Et l’on comprend que ces injustices impunies provoquent une perte de confiance dans les institutions chargées de faire respecter la paix et la justice dans le monde. On comprend, sans l’excuser, qu’un fort sentiment de rejet parmi des franges de populations, frappées par ces injustices, se traduise en actes de violence. 

Or, les Sahraouis ont ceci d’exemplaire qu’ils ont volontairement cessé de recourir aux armes, ils utilisent les armes du droit international, de la négociation pacifique.

Le geste le plus noble que pourraient poser d’anciens colonisateurs, comme la France et l’Espagne, serait d’aider ce peuple à conquérir pacifiquement son statut d’Etat. Ils démontreraient ainsi que la justice est la meilleure réponse au terrorisme. Les Nations Unies et plus particulièrement son Conseil de sécurité doivent se réformer, afin que les peuples puissent réellement faire valoir leurs droits.

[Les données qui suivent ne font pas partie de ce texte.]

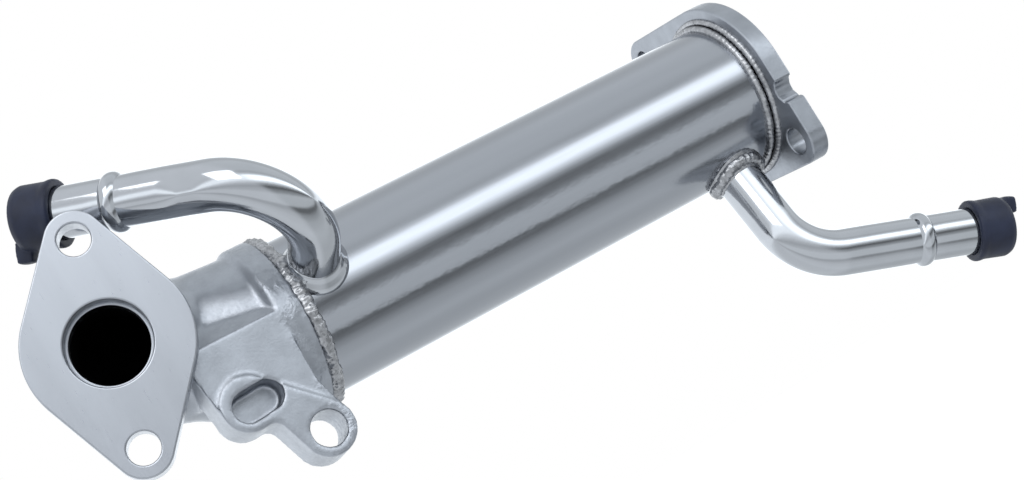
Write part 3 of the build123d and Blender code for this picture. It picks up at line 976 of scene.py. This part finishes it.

L’exemple tunisien prouve que des populations, assurées de la solidarité internationale, peuvent établir un Etat véritablement démocratique. Et que la démocratie prime sur le pouvoir des religieux. C’est donc bien de courage politique dont nous avons besoin et pas de politiques sécuritaires qui exacerbent la peur des autres. Ce sont les conflits causés par nos Etats qui provoquent le drame des réfugiés. Aux Etats de mettre fin à ces conflits et de réparer les dommages causés aux populations terrorisées. Une de ces réparations est la politique d’accueil des réfugiés, au lieu de les cantonner aux frontières de la forteresse Europe. Ce ne serait que justice. Ce ne serait qu’humanité.